I wrote them when attempting to understand what lay at the source of that strange strain of nostalgia hovering over almost everything I’ve written. Because I was born in Egypt and, like so many Jews living in Egypt, was expelled, at the age of fourteen, it seemed natural that my nostalgia should have roots in Egypt. The trouble is that as an adolescent living in Egypt in what had become an anti-Semitic police state, I grew to hate Egypt and couldn’t wait to leave and land in Europe, preferably in France, since my mother tongue was French and our family was strongly attached to what we believed was our French culture. Ironically, however, letters from friends and relatives who had already settled abroad kept reminding those of us who continued to expect to leave Alexandria in the near future that the worst thing about France or Italy or England or Switzerland was that everyone who had left Egypt suffered terrible pangs of nostalgia for their birthplace, which had been their home once but was clearly no longer their homeland. Those of us who still lived in Alexandria expected to be afflicted with nostalgia, and if we spoke about our anticipated nostalgia frequently enough, it was perhaps because evoking this looming nostalgia was our way of immunizing ourselves against it before it sprang on us in Europe. We practiced nostalgia, looking for things and places that would unavoidably remind us of the Alexandria we were about to lose. We were, in a sense, already incubating nostalgia for a place some of us, particularly the young, did not love and couldn’t wait to leave behind.
We were behaving like couples who are constantly reminding themselves of their impending divorce so as not to be surprised when indeed it finally does occur and leaves them feeling strangely homesick for a life both know was intolerable.
But because we were also superstitious, practicing nostalgia was, in addition, a devious way of hoping to be granted an unanticipated reprieve from the looming expulsion of all Egyptian Jewry, precisely by pretending we were thoroughly convinced it was fated to happen soon and that indeed we wanted it to happen, even at the price of this nostalgia that was bound to strike us once we were in Europe. Perhaps all of us, young and old, feared Europe and needed at least one more year to get used to our eagerly awaited exodus.
But once in France I soon realized that it was not the friendly and welcoming France I had dreamed of in Egypt. That particular France had been, after all, merely a myth that allowed us to live with the loss of Egypt.

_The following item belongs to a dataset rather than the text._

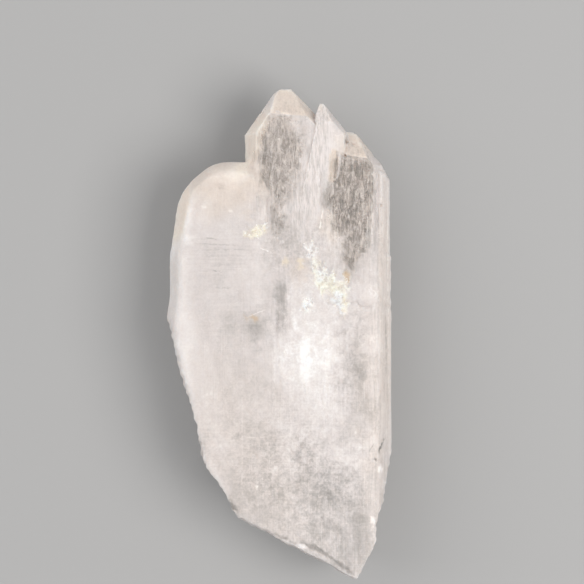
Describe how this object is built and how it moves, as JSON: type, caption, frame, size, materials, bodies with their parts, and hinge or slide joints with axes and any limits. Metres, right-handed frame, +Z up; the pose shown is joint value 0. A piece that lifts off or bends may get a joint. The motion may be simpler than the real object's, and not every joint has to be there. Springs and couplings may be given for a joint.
{
  "type": "cathedral quartz crystal",
  "caption": "Clear to milky quartz crystal of the cathedral habit: parallel columns with stepped tips, lying on a prism face, with a broken root.",
  "frame": {"origin": "below the middle of the crystal's outline, on the surface that it lies on", "axes": "+X to the right of the crystal, +Y along its length towards the tips, +Z up from the face that it lies on to the broad front face"},
  "size_m": [0.046, 0.0992, 0.0205],
  "materials": {
    "quartz": "clear at the tips and milky in the body, with natural faces and broken ends"
  },
  "bodies": {
    "root": {"quartz_crystal": "quartz"}
  },
  "joints": []
}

Yet, three years later, once I left France and moved to the United States, the old, imagined, dreamed-of France suddenly rose up from its ashes, and nowadays, as an American citizen living in New York, I look back and catch myself longing once more for a France that never existed and couldn’t exist but is still out there, somewhere in the transit between Alexandria and Paris and New York, though I can’t quite put my finger on its location, because it has no location. It is a fantasy France, and fantasies—anticipated, imagined, or remembered—don’t necessarily disappear simply because they are unreal. One can, in fact, coddle one’s fantasies, though recollected fantasies are no less lodged in the past than are events that truly happened in that past.
The only Alexandria I seemed to care about was the one I believed my father and grandparents had known. It was a sepia-toned city, and it stirred my imagination with memories that couldn’t have been mine but that harked back to a time when the city I was losing forever was home to many in my family. I longed for this old Alexandria of two generations before mine, knowing that it had probably never existed the way I pictured it, while the Alexandria that I knew was, well, just real. If only I could travel from our time zone to the other bank and recover this Alexandria that seemed to have existed once.
I was, in more ways than one, already homesick for Alexandria in Alexandria.
Today I don’t know if I miss Alexandria at all. I may miss my grandmother’s apartment, where everyone in the family spent weeks packing and talking about our eventual move to Rome and then Paris, where most members of the family had already settled. I remember the arrival of suitcases, and more suitcases, and many more suitcases still, all piling up in one of the large living rooms. I remember the smell of leather permeating every room in my grandmother’s home while, ironically enough, I was reading A Tale of Two Cities. I miss these days because, with our imminent departure, my parents had taken me out of school, so that I was free to do as I pleased on what seemed like an improvised holiday, while the comings and goings of servants helping with the packing gave our home the air of being set up for a large banquet. I miss these days perhaps because we were no longer quite in Egypt but not in France either. It is the transitional period I miss—days when I was already looking ahead to a Europe I was reluctant to admit I feared, all the while not quite able to believe that soon, by Christmas, France would be mine to touch. I miss the late afternoons and early evenings when everyone in the family would materialize for dinner, perhaps because we needed to huddle and draw courage and solidarity together before facing expulsion and exile. These were the days when I was beginning to feel a certain kind of longing that no one had explained to me just yet but that I knew was not so distantly related to sex, which, in my mind, I was confusing with the longing for France.